De manière plus générale, il s’agit donc de s’intéresser aux savoirs que possédaient ces femmes : nous partons du postulat que l’accès à un savoir permettaient aux femmes d’exercer divers métiers et donc, de manière plus large, une autonomie relative. Tout savoir ne se transformait pas nécessairement en métier, mais tout savoir offrait aux femmes de l’Égypte ancienne une certaine capacité d’action, que nous cherchons à mesurer. En inversant la focale, ce type d’étude permet de mesurer le poids du genre dans la répartition des savoirs, et la manière dont le genre, en tant qu’objet d’étude social et économique, se construisait dans la société égyptienne ancienne.
Se pose alors la question des sources. Il apparait nécessaire d’établir un véritable dialogue entre toutes les sources, iconographiques, archéologiques et textuelles. Ainsi, nous cherchons à articuler les informations données par les titulatures féminines, avec celles que l’on trouve dans les représentations des femmes en action au sein des peintures funéraires ; à faire dialoguer le matériel archéologique livré par ces mêmes tombes, avec ce que suggère les sources dites « de la pratique », c’est-à-dire les contrats, les testaments ou les lettres conservées.
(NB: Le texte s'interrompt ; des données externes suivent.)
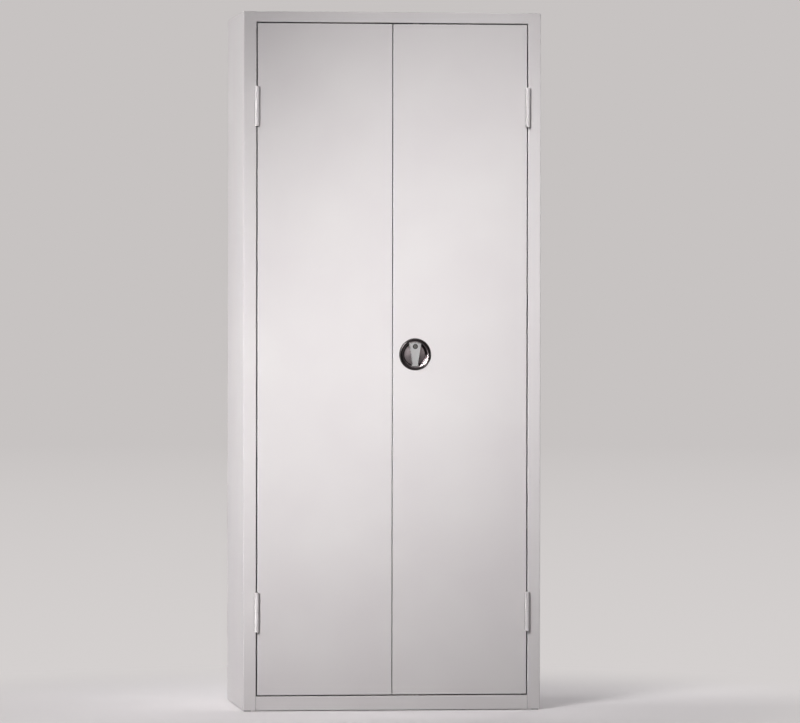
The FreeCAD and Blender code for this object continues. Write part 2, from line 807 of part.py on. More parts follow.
def rack_front_points(tab_offset):
    """The rack from the front: teeth down its inner edge, and a tab over the rod's line."""
    root_line = pitch_radius + rack_dedendum
    tip_line = pitch_radius - rack_addendum
    root_half = tooth_thickness / 2 + rack_dedendum * math.tan(pressure_angle)
    tip_half = tooth_thickness / 2 - rack_addendum * math.tan(pressure_angle)
    points = [
        (rack_half_span, -rack_end),
        (rack_half_span, rack_neck),
        (tab_offset + tab_half, rack_neck + rack_slant),
        (tab_offset + tab_half, tab_top),
        (tab_offset - tab_half, tab_top),
        (tab_offset - tab_half, rack_neck + rack_slant / 2),
        (root_line, (rack_top_teeth + tooth_end_share) * tooth_pitch),
    ]
    for tooth in range(rack_top_teeth, -rack_bottom_teeth - 1, -1):
        level = tooth * tooth_pitch
        points += [(root_line, level + root_half), (tip_line, level + tip_half),
                   (tip_line, level - tip_half), (root_line, level - root_half)]
    points.append((root_line, -rack_end))
    return points


def rack(tab_offset):
    """The rack that moves up, as the meeting of its front view and its joggled side view."""
    reach = tip_radius + rack_half_span
    face = prism(polygon(rack_front_points(tab_offset), in_front_view), point(0, depth, 0))
    face.translate(point(0, front, 0))
    side = polygon([
        (rack_front_y, -rack_end - overrun),
        (rack_front_y, joggle_start),
        (rod_flat_y, joggle_end),
        (rod_flat_y, tab_top + overrun),
        (rod_flat_y + rack_thickness, tab_top + overrun),
        (rod_flat_y + rack_thickness, joggle_end),
        (rack_back_y, joggle_start),
        (rack_back_y, -rack_end - overrun),
    ], in_side_view)
    side = prism(side, point(2 * reach, 0, 0))
    side.translate(point(-reach, 0, 0))
    return face.common(side)


def rod(tab_offset, tip):
    """A rod from its flat on the rack to its tip at the given height above the handle."""
    bar = upright_rod(tab_offset, rod_y, rod_radius, (rod_start, tip))
    flat = block((tab_offset - 2 * rod_radius, tab_offset + 2 * rod_radius),
                 (rod_flat_y, rod_flat_y + overrun), (rod_start - overrun, tab_top + seat_clearance))
    return bar.cut(flat)


tip_gap = 0.4
upper_tip = opening_top - tip_gap - handle_height
lower_tip = handle_height - opening_bottom - tip_gap


def half_turned(shape):
    """The same piece on the lower side of the pinion."""
    shape.rotate(point(0, 0, 0), point(0, 1, 0), 180)
    return shape


save(at_handle(rack(rod_offset)), "upper_rack")
save(at_handle(rod(rod_offset, upper_tip)), "upper_rod")
save(at_handle(half_turned(rack(-rod_offset))), "lower_rack")
save(at_handle(half_turned(rod(-rod_offset, lower_tip))), "lower_rod")

# Rod guides: moulded blocks on the door skin, and square bushings in the door's top and bottom edges
guide_height = 16.0
guide_half_base = 15.0
guide_wall = 2.6
guide_base = 3.0
guide_spacing = 430.0


def rod_guide(level):
    """A block with a wide foot on the skin and a narrower body round the rod."""
    body_half = rod_radius + guide_wall
    shoulder = door_inside + guide_base
    outline = [
        (guide_half_base, door_inside),
        (guide_half_base, shoulder),
        (body_half, shoulder + guide_base),
        (body_half, rod_y + rod_radius),
        (rod_radius, rod_y + body_half),
    ]
    outline = [(rod_x + u, v) for u, v in outline] + [(rod_x - u, v) for u, v in outline[::-1]]
    body = prism(polygon(outline, in_plan), point(0, 0, guide_height))
    body = body.cut(rod_passage(guide_bore, (-overrun, guide_height + overrun)))
    body.translate(point(0, 0, level - guide_height / 2))
    return body


def rod_bushing(edge_level, inward):
    """A square bushing pushed into a door edge from inside."""
    levels = sorted((edge_level, edge_level + inward * bushing_length))
    sleeve = rod_passage(bushing_size, levels)
    return sleeve.cut(rod_passage(guide_bore, (levels[0] - overrun, levels[1] + overrun)))


save(rod_guide(handle_height + guide_spacing), "upper_rod_guide")
save(rod_guide(handle_height - guide_spacing), "lower_rod_guide")
save_group([rod_bushing(door_top, -1), rod_bushing(door_bottom, 1)], "rod_bushings")

# Side tongue: on the spindle's end, upright when open and level behind the left door when locked
tongue_reach = 78.0
tongue_tail = 10.0
tongue_width = 16.0
tongue_corner = 4.0


def tongue_outline():
    """A straight bar with clipped corners, drawn upright."""
    half = tongue_width / 2
    right = [
        (half - tongue_corner, -tongue_tail),
        (half, tongue_corner - tongue_tail),
        (half, tongue_reach - tongue_corner),
        (half - tongue_corner, tongue_reach),
    ]
    return right + [(-u, v) for u, v in right[::-1]]


tongue = prism(polygon(tongue_outline(), in_front_view), point(0, tongue_thickness, 0))
tongue.translate(point(0, tongue_front_y, 0))
tongue_hole = square_bar(square_fit, (tongue_front_y - overrun, tongue_back_y + overrun))
save(at_handle(tongue.cut(tongue_hole)), "locking_tongue")

# Strike: a channel welded on the left door's lip, open to the side from which the tongue swings in
strike_sheet = 1.5
strike_gap = 0.6
strike_height = 60.0
strike_side_gap = 3.0
strike_lip_inset = 3.0
hook_inset = 5.0
strike_web_x = handle_offset - tongue_reach - strike_side_gap
hook_front_y = tongue_back_y + strike_gap
strike_path = [
    (-door_inner - strike_lip_inset, door_back + strike_sheet),
    (strike_web_x, door_back + strike_sheet),
    (strike_web_x, hook_front_y),
    (-door_inner - hook_inset, hook_front_y),
]
strike = square_sheet(strike_path[::-1], strike_sheet, point(0, 0, strike_height))
strike.translate(point(0, 0, handle_height - strike_height / 2))
save(strike, "strike_plate")
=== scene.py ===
import bpy
import bmesh
import math
from mathutils import Matrix, Vector


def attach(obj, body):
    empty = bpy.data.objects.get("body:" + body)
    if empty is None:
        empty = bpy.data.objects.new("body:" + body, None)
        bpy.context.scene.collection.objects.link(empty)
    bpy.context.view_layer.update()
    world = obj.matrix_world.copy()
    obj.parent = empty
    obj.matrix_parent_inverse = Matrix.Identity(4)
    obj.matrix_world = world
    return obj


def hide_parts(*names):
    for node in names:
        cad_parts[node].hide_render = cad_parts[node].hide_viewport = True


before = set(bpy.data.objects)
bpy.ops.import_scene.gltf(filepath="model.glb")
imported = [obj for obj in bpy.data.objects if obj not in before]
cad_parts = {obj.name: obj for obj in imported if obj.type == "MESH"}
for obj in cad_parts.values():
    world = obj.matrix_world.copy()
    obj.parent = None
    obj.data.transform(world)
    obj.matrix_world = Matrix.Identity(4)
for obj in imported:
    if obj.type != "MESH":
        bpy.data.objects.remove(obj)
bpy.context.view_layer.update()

# Camera. It stands about 16 m in front of the doors and a little to the left of
# them, at chest height, with the long lens that near-parallel edges ask for.
camera_place = Vector((-1.827, -15.819, 1.102))
yaw = math.radians(6.771)
pitch = math.radians(-0.464)
roll = math.radians(0.086)
forward = Vector((math.sin(yaw) * math.cos(pitch), math.cos(yaw) * math.cos(pitch), math.sin(pitch)))
level = Vector((math.cos(yaw), -math.sin(yaw), 0))
upward = level.cross(forward)
rightward = level * math.cos(roll) + upward * math.sin(roll)
topward = upward * math.cos(roll) - level * math.sin(roll)
camera_turn = Matrix((rightward, topward, -forward)).transposed().to_4x4()
camera_data = bpy.data.cameras.new("camera")
camera_data.lens = 252.6
camera_data.sensor_width = 36
camera_data.clip_end = 200
camera = bpy.data.objects.new("camera", camera_data)
camera.matrix_world = Matrix.Translation(camera_place) @ camera_turn
bpy.context.scene.collection.objects.link(camera)
bpy.context.scene.camera = camera
bpy.context.scene.view_settings.view_transform = "Standard"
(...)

Cette approche permet ainsi d’identifier et de contourner le discours institutionnel, qui présente souvent les femmes comme des sujets passifs de l’entourage d’un homme (dans les tombes, sur les stèles ou dans les textes littéraires).
Il nous semble intéressant de prendre un exemple concret pour illustrer ceci. Une lettre, datant de la XXe dynastie (fin du Nouvel Empire), a été conservée sur le papyrus Genève D 191. Cette lettre a été envoyée par une certaine Henouttaoui, qui porte le titre de chanteuse d’Amon. L’étude de ce seul titre suggère ainsi un savoir musical - le chant, exercé au sein du clergé d’Amon, qui est le clergé le plus puissant à cette époque. Il s’agit également là d’un des titres les plus courants du Nouvel Empire, ce qui a poussé certains chercheurs à formuler l’hypothèse qu’il s’agisse d’un titre honorifique, ne témoignant pas d’une réelle charge cultuelle. Notre Hennouttaoui, donc, écrit une lettre au scribe de la nécropole Esamenope, à qui elle rend compte de la manière dont elle a assuré la réception d’une certaine quantité grain. Elle souligne la différence entre le grain livré et le grain attendu, et les mesures qu’elle a mises en place pour s’assurer d’une livraison complète. Elle donne également des ordres à plusieurs subordonnés, et mentionne une lettre que le vizir lui a envoyé, concernant la distribution de rations de pain. Dans cette lettre, Henouttaoui fait donc preuve de plusieurs types de savoirs : litéracie (capacité à lire et compter, de manière assez précise pour assurer une livraison d’une denrée essentielle), gestion administrative (elle donne des ordres afin de réaliser plusieurs actions administratives), organisation du culte (le grain est destiné aux offrandes cultuelles)… Cette lettre témoigne également d'un réseau étendu, permettant à son autrice de mobiliser jusqu’au vizir, premier administrateur du pays après Pharaon. Autant de savoirs que son titre officiel, chanteuse d’Amon, ne laisse pas deviner.
En effet, l’étude des métiers et savoirs féminins permet à la fois de replacer les femmes au sein d’une société où l’administration est particulièrement développée, en identifiant les espaces où elles évoluaient, les responsabilités qu’on leur confiaient et de souligner leurs contributions aux fonctionnements économiques et sociaux égyptiens. D’un autre côté, cela permet également d’étudier l’impact que pouvait avoir le savoir dans la vie des femmes : comment en faisaient-elles l’acquisition, jusqu’à quel point pouvaient-elles l’exercer de manière officielle ou officieuse, comment pouvaient-elles le transmettre…
Ces questions, nous les posons sur un temps long : de l’Ancien Empire, qui débute en 2750 avant notre ère, jusqu’à la fin du Nouvel Empire, en 1069 avant notre ère, ce sont quelques quinze siècles que nous abordons. Il nous semble en effet intéressant de chercher à comprendre les évolutions de cette autonomie féminine, en l’intégrant dans les grands changements historiques de la société égyptienne (qui alterne par exemple des périodes de pouvoir fort et des périodes où le pouvoir est morcelé entre diverses petites entités locales), afin d’affiner la compréhension des mécanismes économiques et sociaux de l’histoire égyptienne.